While Simply produces multiple juices, including orange, fruit punch, apple, and cranberry, this particular lawsuit alleges that only Simply Tropical contains PFAS.
The 45-page lawsuit says that testing of Simply Tropical juice has revealed that the product contains per- and poly-fluoroalkyl substances (PFAS), man-made chemicals known to be harmful to humans and the environment. The suit states that PFAS are harmful at even very low levels due to their propensity to persist and accumulate over time.
The case, filed in the Southern District of New York on December 28, 2022, stresses that the makers of Simply Tropical juice, the Coca-Cola Company and The Simply Orange Juice Company, have “tireless[ly]” marketed the product as “natural” and made with simple ingredients, in a manner intentionally targeted toward health-conscious consumers.
“The Product does not disclose the presence of PFAS—or any other synthetic chemical—in their ingredients,” the complaint summarizes. “Rather, Defendants claim the only ingredients are filtered water, fruit juice and puree, cane sugar, and natural flavors.”
As the case tells it, the defendants lean heavily on “natural” and “simple” representations on the Simply Tropical juice packaging, using the word “simply” to reinforce the belief that the drink is free from artificial ingredients. On the back-panel ingredients list, the companies list first “filtered water,” which, according to the suit, leads reasonable consumers to believe that “additional care has been taken to remove any incidental chemicals or impurities.”
Further, the Simply Tropical juice website is replete with “health-focused representations,” reassuring consumers that the product is a healthy choice made with simple ingredients, the case says. The defendants’ broader marketing campaign is, moreover, “designed to appeal to younger consumers” by touting the juice as “a total beverage solution” and a “simple” food product, the suit alleges.
The complaint charges that the Coca-Cola Company and the Simply Orange Juice Company are well aware of consumers’ desire to steer clear of potentially harmful chemicals, and with that in mind, have engaged in a widespread marketing campaign touting Simply Tropical juice as “natural.”

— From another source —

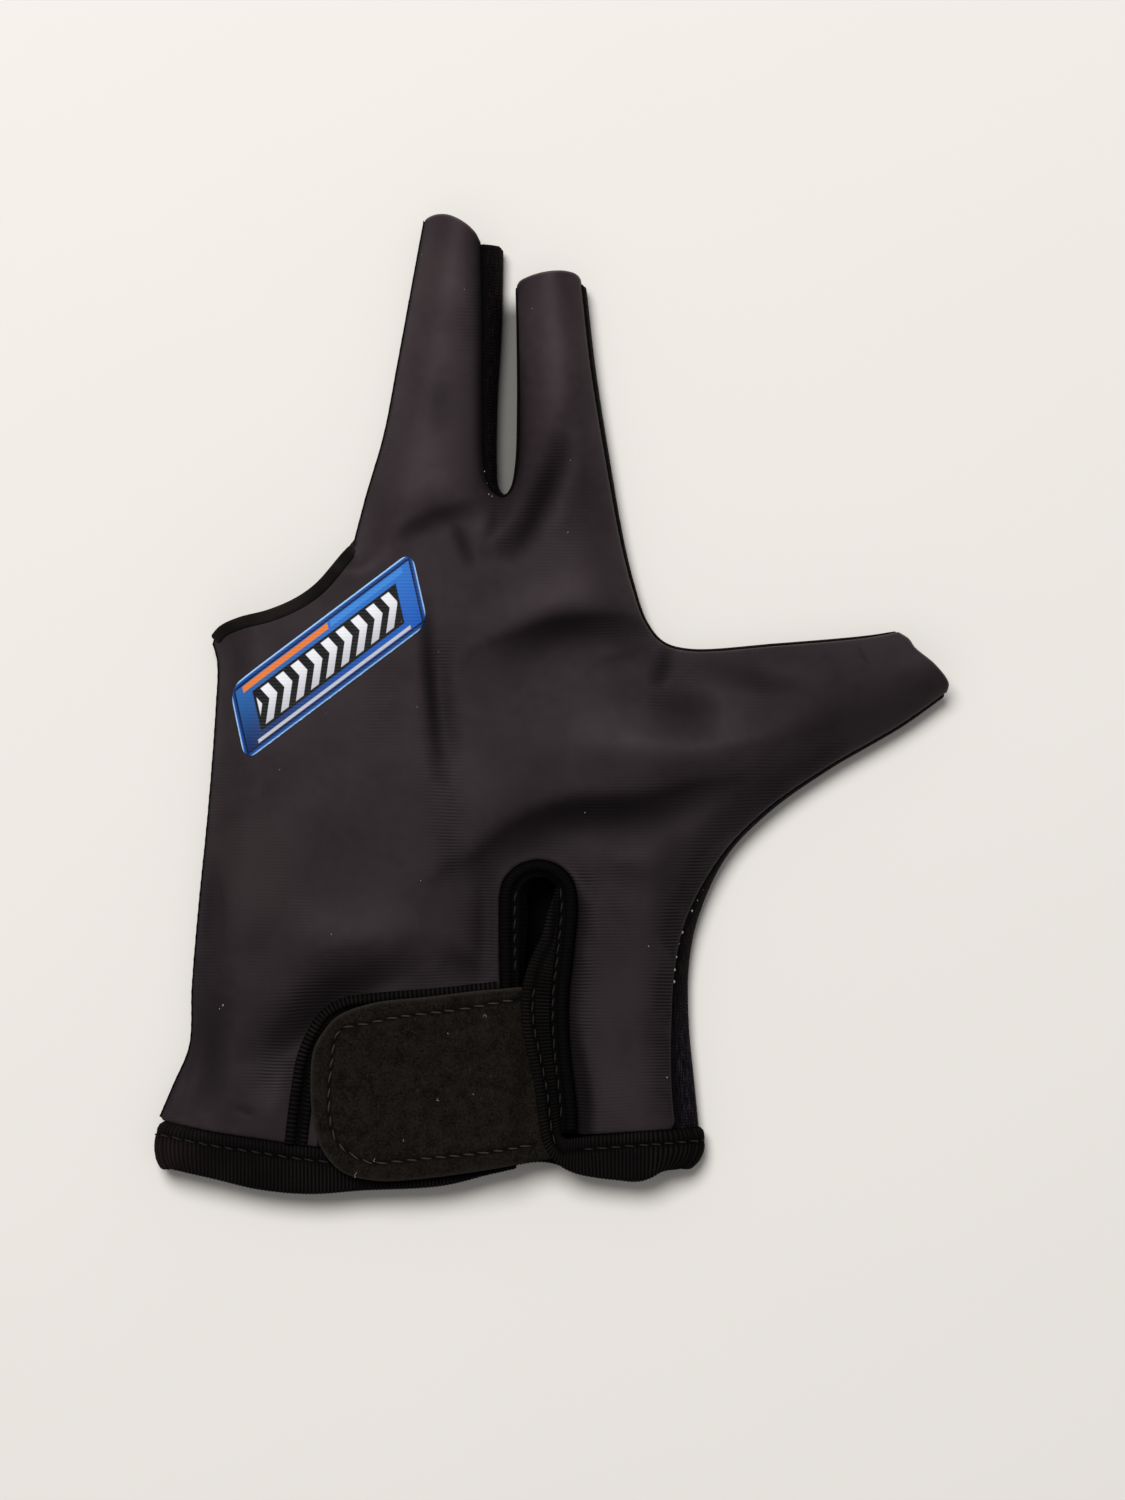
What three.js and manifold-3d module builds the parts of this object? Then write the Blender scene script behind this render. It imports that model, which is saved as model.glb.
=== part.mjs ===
// A three-finger billiard glove for the left hand, lying palm down with its back up.
// Millimetres. +X points to the thumb, +Y to the fingertips and +Z up from the table,
// and the origin is on the table under the middle of the glove.
import * as THREE from "three";
import { mergeVertices } from "three/addons/utils/BufferGeometryUtils.js";
import Module from "manifold-3d";

const wasm = await Module();
wasm.setup();

// Driving sizes
const cloth = 1.0; // wall of the stretch cloth and of the mesh
const tape = 2.2; // ribbed tape folded over a cloth edge
const gap = 0.3; // left between neighbouring pieces
const edgeHeight = 4.5; // top of the back where it meets a side seam
const domeReach = 15; // from a seam to where the back is fully raised
const ringTapeWidth = 3;
const patchTapeWidth = 5;
const tabThickness = 1.5;
const bandLift = 3.5; // how far the slit's tape climbs over the end of the tab
const bandOverTab = 1.2; // its thickness there
const seamStep = 5; // between sampled points of a seam
const cell = 4.8; // facet of the upper side
const high = 60; // taller than the glove, for cutting prisms

// Side seams, clockwise from the left of the wrist. Each row is a station of the outline,
// and mesh is the width of mesh gusset that shows inside it.
const littleSide = [
  { x: -86.0, y: -90.5, mesh: 0 },
  { x: -83.0, y: -83.5, mesh: 0 },
  { x: -79.5, y: -75.0, mesh: 0 },
  { x: -78.9, y: -62.0, mesh: 0 },
  { x: -77.4, y: -44.0, mesh: 0 },
  { x: -75.4, y: -24.0, mesh: 0 },
  { x: -73.7, y: -2.0, mesh: 0 },
  { x: -74.4, y: 14.0, mesh: 0 },
];
const middleOuter = [
  { x: -43.5, y: 35.0, mesh: 0 },
  { x: -40.6, y: 46.0, mesh: 0 },
  { x: -36.7, y: 59.4, mesh: 0 },
  { x: -33.7, y: 75.0, mesh: 0 },
  { x: -30.1, y: 94.6, mesh: 0 },
  { x: -27.9, y: 106.5, mesh: 0 },
];
const crotch = [
  { x: -10.5, y: 100.0, mesh: 4.7 },
  { x: -11.0, y: 82.5, mesh: 4.0 },
  { x: -11.9, y: 67.0, mesh: 3.1 },
  { x: -12.1, y: 53.0, mesh: 2.5 },
  { x: -11.6, y: 48.0, mesh: 2.2 },
  { x: -10.2, y: 46.2, mesh: 1.5 },
  { x: -8.7, y: 47.8, mesh: 0.8 },
  { x: -7.8, y: 53.0, mesh: 0.5 },
  { x: -7.4, y: 65.0, mesh: 0.4 },
  { x: -7.5, y: 83.0, mesh: 0.4 },
  { x: -7.7, y: 92.2, mesh: 0.4 },
];
const web = [
  { x: 7.6, y: 92.4, mesh: 0.9 },
  { x: 9.7, y: 74.0, mesh: 0.9 },
  { x: 12.5, y: 56.0, mesh: 0.8 },
  { x: 16.1, y: 35.4, mesh: 0.6 },
  { x: 18.5, y: 25.7, mesh: 0.5 },
  { x: 21.0, y: 18.5, mesh: 0.4 },
  { x: 24.6, y: 14.0, mesh: 0.4 },
  { x: 30.3, y: 12.3, mesh: 0.4 },
  { x: 50.0, y: 13.5, mesh: 0.4 },
  { x: 69.7, y: 15.2, mesh: 0.4 },
  { x: 76.2, y: 16.3, mesh: 0.4 },
];
const thumbSide = [
  { x: 86.9, y: 2.2, mesh: 0.4 },
  { x: 77.4, y: -4.6, mesh: 0.5 },
  { x: 60.9, y: -14.3, mesh: 0.6 },
  { x: 48.0, y: -23.5, mesh: 0.8 },
  { x: 38.5, y: -33.4, mesh: 1.0 },
  { x: 32.1, y: -47.5, mesh: 2.4 },
  { x: 30.2, y: -58.0, mesh: 2.9 },
  { x: 30.2, y: -70.0, mesh: 3.7 },
  { x: 31.4, y: -83.0, mesh: 4.9 },
  { x: 32.2, y: -91.0, mesh: 5.0 },
];

// Open edges: the hole for the ring and little fingers, and the three fingertips.
const ringEdge = [
  { x: -74.4, y: 15.2 },
  { x: -66.5, y: 19.8 },
  { x: -59.2, y: 22.2 },
  { x: -51.8, y: 27.9 },
  { x: -43.7, y: 36.1 },
];
const middleTip = [
  { x: -27.7, y: 106.8 },
  { x: -25.2, y: 107.4 },
  { x: -21.1, y: 106.0 },
  { x: -17.8, y: 103.8 },
  { x: -15.4, y: 101.2 },
];
const indexTip = [
  { x: -7.4, y: 92.4 },
  { x: -6.2, y: 93.8 },
  { x: -2.0, y: 94.8 },
  { x: 3.0, y: 95.0 },
  { x: 6.5, y: 93.2 },
];
const thumbTip = [
  { x: 76.4, y: 16.1 },
  { x: 78.6, y: 14.4 },
  { x: 79.6, y: 12.6 },
  { x: 84.0, y: 8.8 },
  { x: 87.3, y: 4.6 },
  { x: 87.0, y: 2.8 },
];

// Cuff: the upper and lower edge of its tape, at stations across the wrist.
const cuff = [
  { x: -87.2, top: -94.2, bottom: -98.8 },
  { x: -86.0, top: -90.9, bottom: -101.4 },
  { x: -75.0, top: -93.5, bottom: -103.6 },
  { x: -64.0, top: -95.2, bottom: -106.2 },
  { x: -53.0, top: -96.8, bottom: -107.3 },
  { x: -41.0, top: -97.6, bottom: -106.4 },
  { x: -24.0, top: -97.4, bottom: -105.4 },
  { x: -12.0, top: -96.2, bottom: -102.6 },
  { x: -2.0, top: -94.8, bottom: -100.9 },
  { x: 8.0, top: -94.0, bottom: -102.6 },
  { x: 19.6, top: -93.5, bottom: -104.9 },
  { x: 29.7, top: -93.1, bottom: -102.2 },
  { x: 32.7, top: -92.9, bottom: -98.4 },
  { x: 33.1, top: -94.4, bottom: -96.6 },
];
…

The plaintiff, a New York consumer, sought independent third-party testing to determine whether Simply Tropical juice contained PFAS, the suit shares. According to the case, the testing commissioned by the plaintiff “detected material levels” of forever chemicals in the Simply Tropical juice, including “concerning” levels of perfluorooctanoic acid (PFOA) and perfluorooctanesulfonic acid (PFOS), two of the “most well-studied types of PFAS.”
The lawsuit says the plaintiff’s testing revealed that Simply Tropical juice contained PFOA and PFOS in amounts “more than 100 times the [Environmental Protection Agency’s] recommended levels.”